- **EXERCISE BRIEF**
Reproduce each line exactly, including spacing and punctuation.

- **MATERIAL SHOWN**
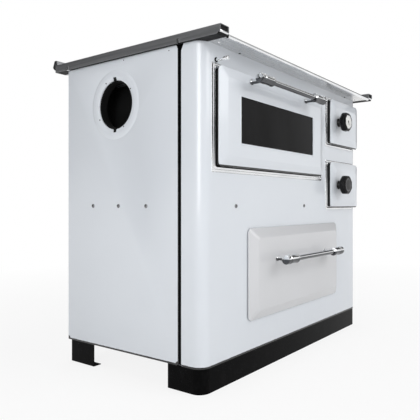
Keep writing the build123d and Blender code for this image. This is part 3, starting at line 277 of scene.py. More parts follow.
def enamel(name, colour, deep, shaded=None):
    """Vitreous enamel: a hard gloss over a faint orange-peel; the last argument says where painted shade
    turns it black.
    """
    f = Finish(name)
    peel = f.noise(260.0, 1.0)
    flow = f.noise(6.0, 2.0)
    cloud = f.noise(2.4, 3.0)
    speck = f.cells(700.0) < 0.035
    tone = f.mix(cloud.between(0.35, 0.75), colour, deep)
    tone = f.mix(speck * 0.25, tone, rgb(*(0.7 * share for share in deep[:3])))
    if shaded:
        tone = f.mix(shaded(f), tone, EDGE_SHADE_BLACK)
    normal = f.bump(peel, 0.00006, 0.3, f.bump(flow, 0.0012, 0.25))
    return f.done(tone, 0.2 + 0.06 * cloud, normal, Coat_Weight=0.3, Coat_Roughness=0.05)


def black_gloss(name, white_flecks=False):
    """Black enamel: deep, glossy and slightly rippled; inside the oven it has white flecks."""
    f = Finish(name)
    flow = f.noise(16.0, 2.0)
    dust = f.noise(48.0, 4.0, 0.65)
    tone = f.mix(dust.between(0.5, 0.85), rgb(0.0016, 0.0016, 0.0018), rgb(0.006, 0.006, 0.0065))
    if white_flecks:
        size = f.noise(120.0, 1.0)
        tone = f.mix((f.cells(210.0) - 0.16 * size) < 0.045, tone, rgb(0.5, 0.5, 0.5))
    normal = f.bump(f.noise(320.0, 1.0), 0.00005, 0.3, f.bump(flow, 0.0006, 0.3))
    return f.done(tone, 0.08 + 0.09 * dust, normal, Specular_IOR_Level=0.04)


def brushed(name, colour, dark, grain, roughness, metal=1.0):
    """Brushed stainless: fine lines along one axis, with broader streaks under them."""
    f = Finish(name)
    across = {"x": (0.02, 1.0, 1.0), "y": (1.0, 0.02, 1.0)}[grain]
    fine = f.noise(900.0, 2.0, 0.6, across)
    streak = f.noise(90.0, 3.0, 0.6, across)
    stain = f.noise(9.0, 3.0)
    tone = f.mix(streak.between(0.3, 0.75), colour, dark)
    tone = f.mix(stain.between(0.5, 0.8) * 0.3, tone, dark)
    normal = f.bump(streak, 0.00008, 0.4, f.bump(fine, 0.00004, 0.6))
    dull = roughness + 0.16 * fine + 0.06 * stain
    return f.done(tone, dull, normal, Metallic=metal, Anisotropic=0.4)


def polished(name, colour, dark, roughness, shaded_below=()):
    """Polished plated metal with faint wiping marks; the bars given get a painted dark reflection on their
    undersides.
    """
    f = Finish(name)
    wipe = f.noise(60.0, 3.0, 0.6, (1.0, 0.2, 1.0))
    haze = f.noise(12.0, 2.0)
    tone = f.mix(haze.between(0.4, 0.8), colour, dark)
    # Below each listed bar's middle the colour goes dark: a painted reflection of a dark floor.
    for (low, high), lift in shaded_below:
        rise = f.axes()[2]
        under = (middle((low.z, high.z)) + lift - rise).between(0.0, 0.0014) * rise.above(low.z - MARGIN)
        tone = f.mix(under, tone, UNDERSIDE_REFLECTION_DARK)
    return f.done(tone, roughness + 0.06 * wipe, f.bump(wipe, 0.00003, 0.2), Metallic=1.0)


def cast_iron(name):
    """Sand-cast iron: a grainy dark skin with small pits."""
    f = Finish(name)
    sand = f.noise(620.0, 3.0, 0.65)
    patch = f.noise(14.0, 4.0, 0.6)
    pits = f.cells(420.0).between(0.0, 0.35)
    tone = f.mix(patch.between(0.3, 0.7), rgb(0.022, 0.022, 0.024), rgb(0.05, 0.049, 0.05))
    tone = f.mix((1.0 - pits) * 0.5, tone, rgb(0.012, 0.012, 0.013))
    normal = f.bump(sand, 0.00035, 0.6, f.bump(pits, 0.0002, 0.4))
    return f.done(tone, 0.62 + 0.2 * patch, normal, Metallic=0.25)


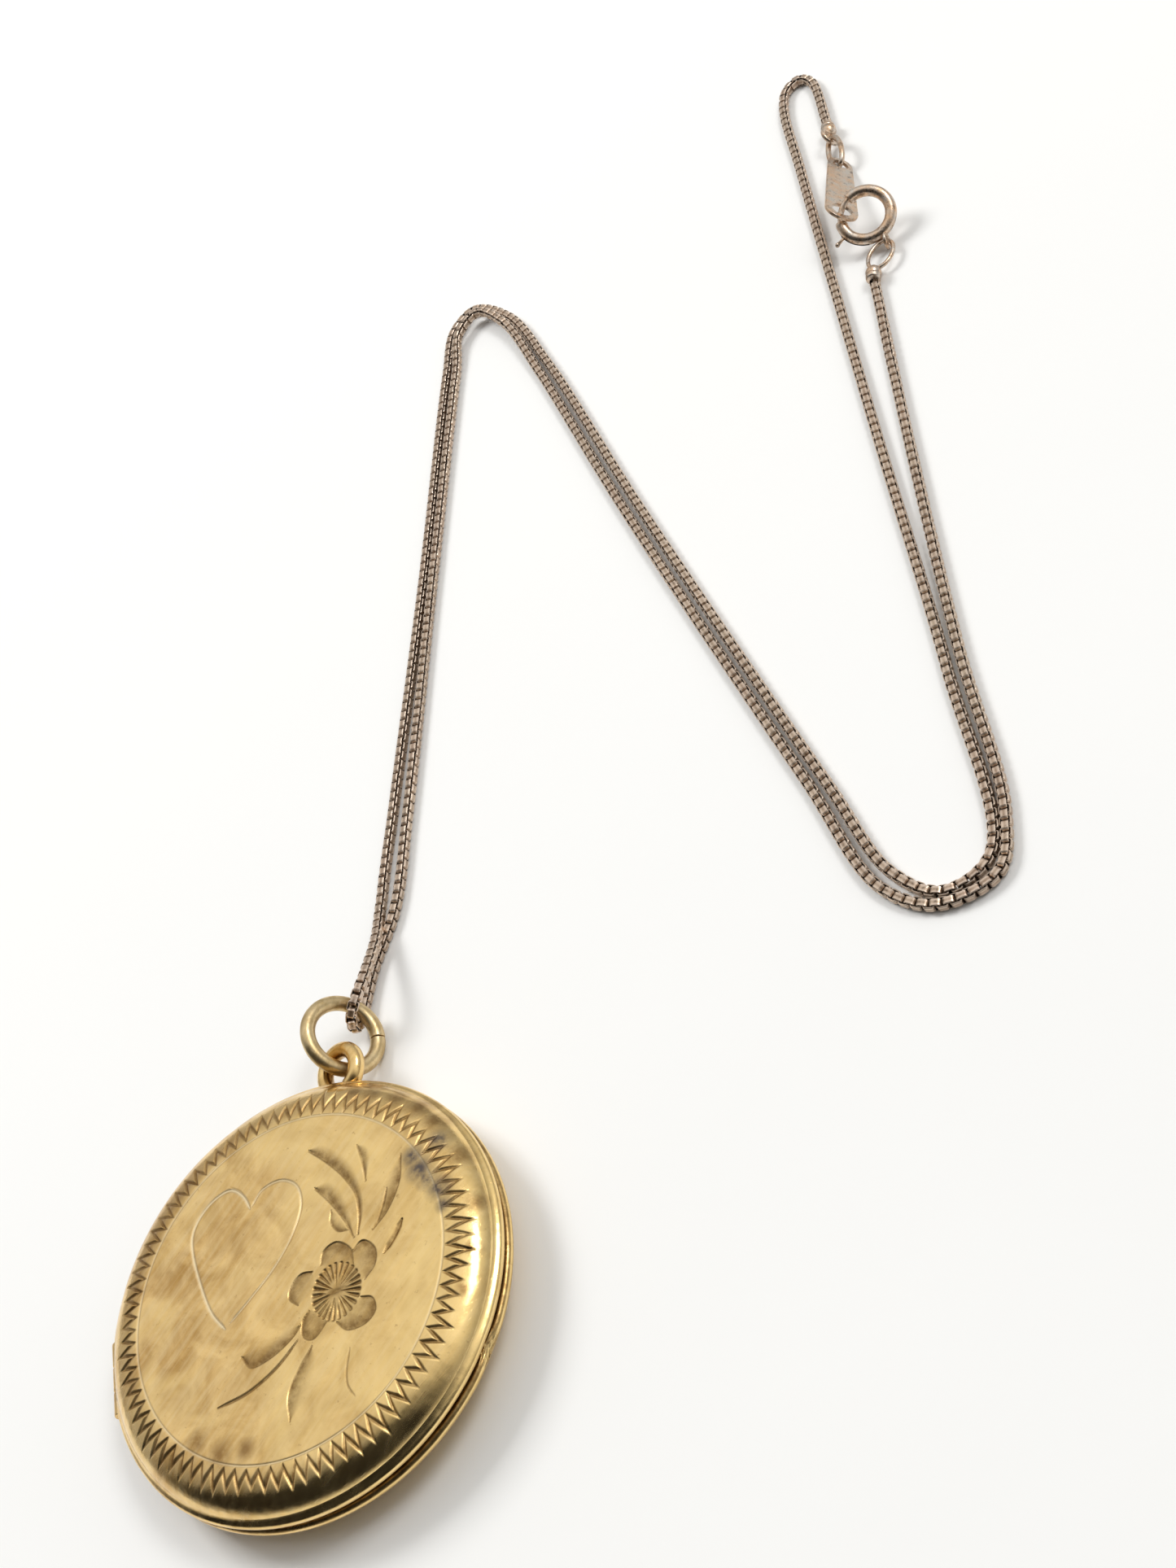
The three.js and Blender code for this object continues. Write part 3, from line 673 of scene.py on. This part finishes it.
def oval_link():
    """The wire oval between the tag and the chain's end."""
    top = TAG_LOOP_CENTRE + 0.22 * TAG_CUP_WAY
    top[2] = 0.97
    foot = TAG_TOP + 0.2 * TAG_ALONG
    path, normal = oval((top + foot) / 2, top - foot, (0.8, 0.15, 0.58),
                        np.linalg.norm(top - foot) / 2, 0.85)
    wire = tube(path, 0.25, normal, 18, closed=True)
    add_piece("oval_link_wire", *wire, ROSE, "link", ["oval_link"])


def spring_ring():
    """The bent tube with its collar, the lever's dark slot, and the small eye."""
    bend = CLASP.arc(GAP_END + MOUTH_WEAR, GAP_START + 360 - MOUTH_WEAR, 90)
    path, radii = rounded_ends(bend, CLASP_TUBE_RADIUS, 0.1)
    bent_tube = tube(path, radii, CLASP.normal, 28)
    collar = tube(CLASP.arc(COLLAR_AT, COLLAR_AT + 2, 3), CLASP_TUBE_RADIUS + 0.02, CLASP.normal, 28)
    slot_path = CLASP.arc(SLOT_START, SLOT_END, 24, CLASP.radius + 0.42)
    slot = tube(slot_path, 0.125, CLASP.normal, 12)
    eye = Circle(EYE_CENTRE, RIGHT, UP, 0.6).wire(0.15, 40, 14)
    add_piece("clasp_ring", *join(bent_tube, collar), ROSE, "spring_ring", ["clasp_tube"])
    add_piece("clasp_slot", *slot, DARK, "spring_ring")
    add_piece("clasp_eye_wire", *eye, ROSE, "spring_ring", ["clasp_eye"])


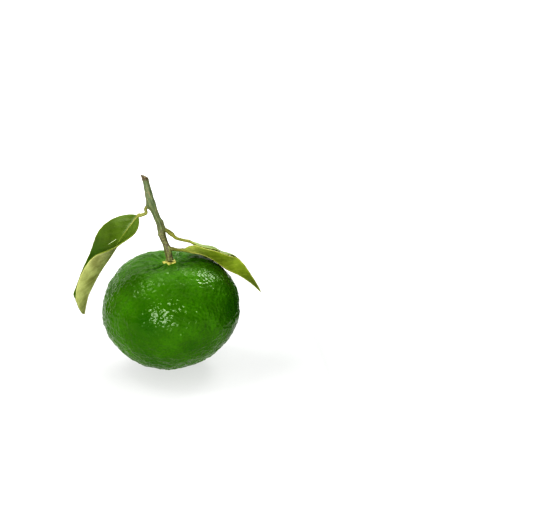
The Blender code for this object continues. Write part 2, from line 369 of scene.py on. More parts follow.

- **THE COMPLETED TASK**
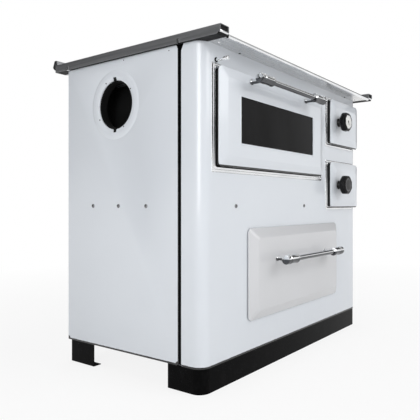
Keep writing the build123d and Blender code for this image. This is part 3, starting at line 277 of scene.py. More parts follow.
def enamel(name, colour, deep, shaded=None):
    """Vitreous enamel: a hard gloss over a faint orange-peel; the last argument says where painted shade
    turns it black.
    """
    f = Finish(name)
    peel = f.noise(260.0, 1.0)
    flow = f.noise(6.0, 2.0)
    cloud = f.noise(2.4, 3.0)
    speck = f.cells(700.0) < 0.035
    tone = f.mix(cloud.between(0.35, 0.75), colour, deep)
    tone = f.mix(speck * 0.25, tone, rgb(*(0.7 * share for share in deep[:3])))
    if shaded:
        tone = f.mix(shaded(f), tone, EDGE_SHADE_BLACK)
    normal = f.bump(peel, 0.00006, 0.3, f.bump(flow, 0.0012, 0.25))
    return f.done(tone, 0.2 + 0.06 * cloud, normal, Coat_Weight=0.3, Coat_Roughness=0.05)


def black_gloss(name, white_flecks=False):
    """Black enamel: deep, glossy and slightly rippled; inside the oven it has white flecks."""
    f = Finish(name)
    flow = f.noise(16.0, 2.0)
    dust = f.noise(48.0, 4.0, 0.65)
    tone = f.mix(dust.between(0.5, 0.85), rgb(0.0016, 0.0016, 0.0018), rgb(0.006, 0.006, 0.0065))
    if white_flecks:
        size = f.noise(120.0, 1.0)
        tone = f.mix((f.cells(210.0) - 0.16 * size) < 0.045, tone, rgb(0.5, 0.5, 0.5))
    normal = f.bump(f.noise(320.0, 1.0), 0.00005, 0.3, f.bump(flow, 0.0006, 0.3))
    return f.done(tone, 0.08 + 0.09 * dust, normal, Specular_IOR_Level=0.04)


def brushed(name, colour, dark, grain, roughness, metal=1.0):
    """Brushed stainless: fine lines along one axis, with broader streaks under them."""
    f = Finish(name)
    across = {"x": (0.02, 1.0, 1.0), "y": (1.0, 0.02, 1.0)}[grain]
    fine = f.noise(900.0, 2.0, 0.6, across)
    streak = f.noise(90.0, 3.0, 0.6, across)
    stain = f.noise(9.0, 3.0)
    tone = f.mix(streak.between(0.3, 0.75), colour, dark)
    tone = f.mix(stain.between(0.5, 0.8) * 0.3, tone, dark)
    normal = f.bump(streak, 0.00008, 0.4, f.bump(fine, 0.00004, 0.6))
    dull = roughness + 0.16 * fine + 0.06 * stain
    return f.done(tone, dull, normal, Metallic=metal, Anisotropic=0.4)


def polished(name, colour, dark, roughness, shaded_below=()):
    """Polished plated metal with faint wiping marks; the bars given get a painted dark reflection on their
    undersides.
    """
    f = Finish(name)
    wipe = f.noise(60.0, 3.0, 0.6, (1.0, 0.2, 1.0))
    haze = f.noise(12.0, 2.0)
    tone = f.mix(haze.between(0.4, 0.8), colour, dark)
    # Below each listed bar's middle the colour goes dark: a painted reflection of a dark floor.
    for (low, high), lift in shaded_below:
        rise = f.axes()[2]
        under = (middle((low.z, high.z)) + lift - rise).between(0.0, 0.0014) * rise.above(low.z - MARGIN)
        tone = f.mix(under, tone, UNDERSIDE_REFLECTION_DARK)
    return f.done(tone, roughness + 0.06 * wipe, f.bump(wipe, 0.00003, 0.2), Metallic=1.0)


def cast_iron(name):
    """Sand-cast iron: a grainy dark skin with small pits."""
    f = Finish(name)
    sand = f.noise(620.0, 3.0, 0.65)
    patch = f.noise(14.0, 4.0, 0.6)
    pits = f.cells(420.0).between(0.0, 0.35)
    tone = f.mix(patch.between(0.3, 0.7), rgb(0.022, 0.022, 0.024), rgb(0.05, 0.049, 0.05))
    tone = f.mix((1.0 - pits) * 0.5, tone, rgb(0.012, 0.012, 0.013))
    normal = f.bump(sand, 0.00035, 0.6, f.bump(pits, 0.0002, 0.4))
    return f.done(tone, 0.62 + 0.2 * patch, normal, Metallic=0.25)


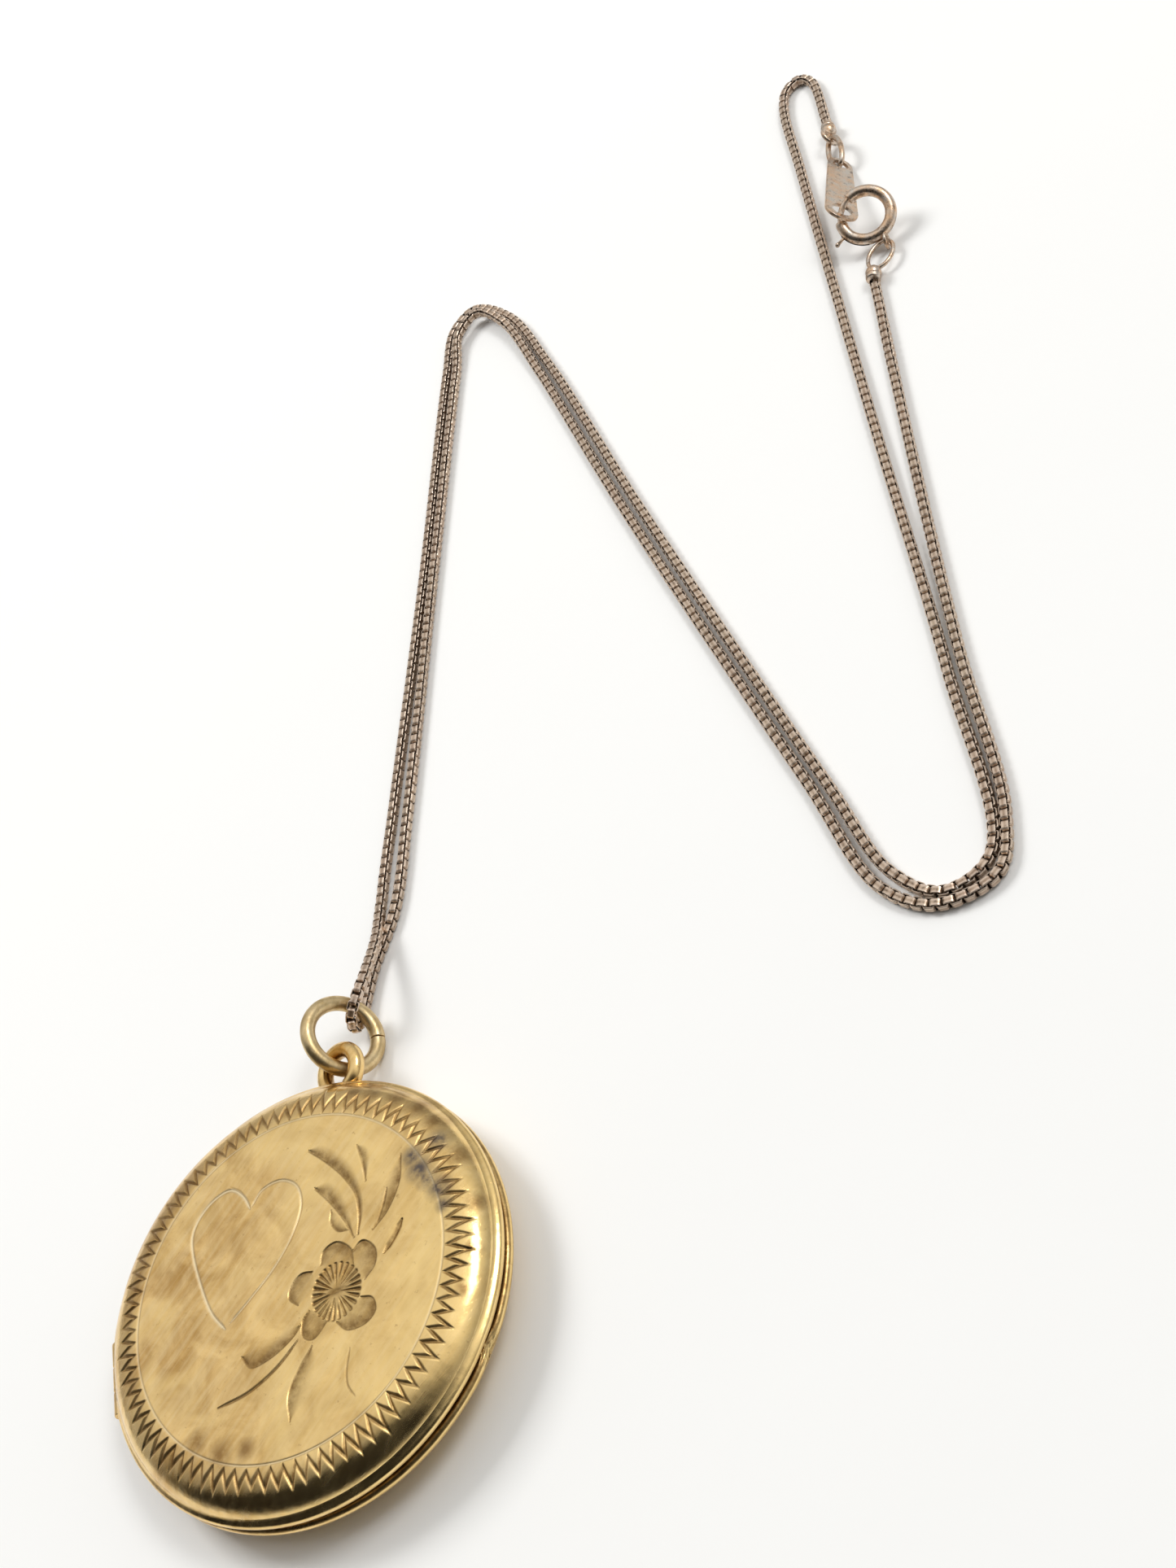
The three.js and Blender code for this object continues. Write part 3, from line 673 of scene.py on. This part finishes it.
def oval_link():
    """The wire oval between the tag and the chain's end."""
    top = TAG_LOOP_CENTRE + 0.22 * TAG_CUP_WAY
    top[2] = 0.97
    foot = TAG_TOP + 0.2 * TAG_ALONG
    path, normal = oval((top + foot) / 2, top - foot, (0.8, 0.15, 0.58),
                        np.linalg.norm(top - foot) / 2, 0.85)
    wire = tube(path, 0.25, normal, 18, closed=True)
    add_piece("oval_link_wire", *wire, ROSE, "link", ["oval_link"])


def spring_ring():
    """The bent tube with its collar, the lever's dark slot, and the small eye."""
    bend = CLASP.arc(GAP_END + MOUTH_WEAR, GAP_START + 360 - MOUTH_WEAR, 90)
    path, radii = rounded_ends(bend, CLASP_TUBE_RADIUS, 0.1)
    bent_tube = tube(path, radii, CLASP.normal, 28)
    collar = tube(CLASP.arc(COLLAR_AT, COLLAR_AT + 2, 3), CLASP_TUBE_RADIUS + 0.02, CLASP.normal, 28)
    slot_path = CLASP.arc(SLOT_START, SLOT_END, 24, CLASP.radius + 0.42)
    slot = tube(slot_path, 0.125, CLASP.normal, 12)
    eye = Circle(EYE_CENTRE, RIGHT, UP, 0.6).wire(0.15, 40, 14)
    add_piece("clasp_ring", *join(bent_tube, collar), ROSE, "spring_ring", ["clasp_tube"])
    add_piece("clasp_slot", *slot, DARK, "spring_ring")
    add_piece("clasp_eye_wire", *eye, ROSE, "spring_ring", ["clasp_eye"])


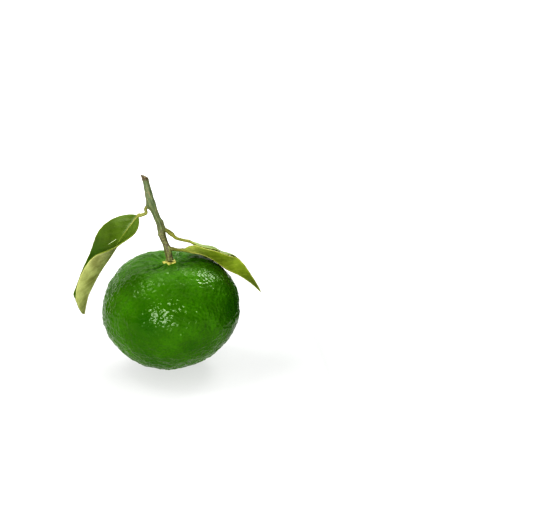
The Blender code for this object continues. Write part 2, from line 369 of scene.py on. More parts follow.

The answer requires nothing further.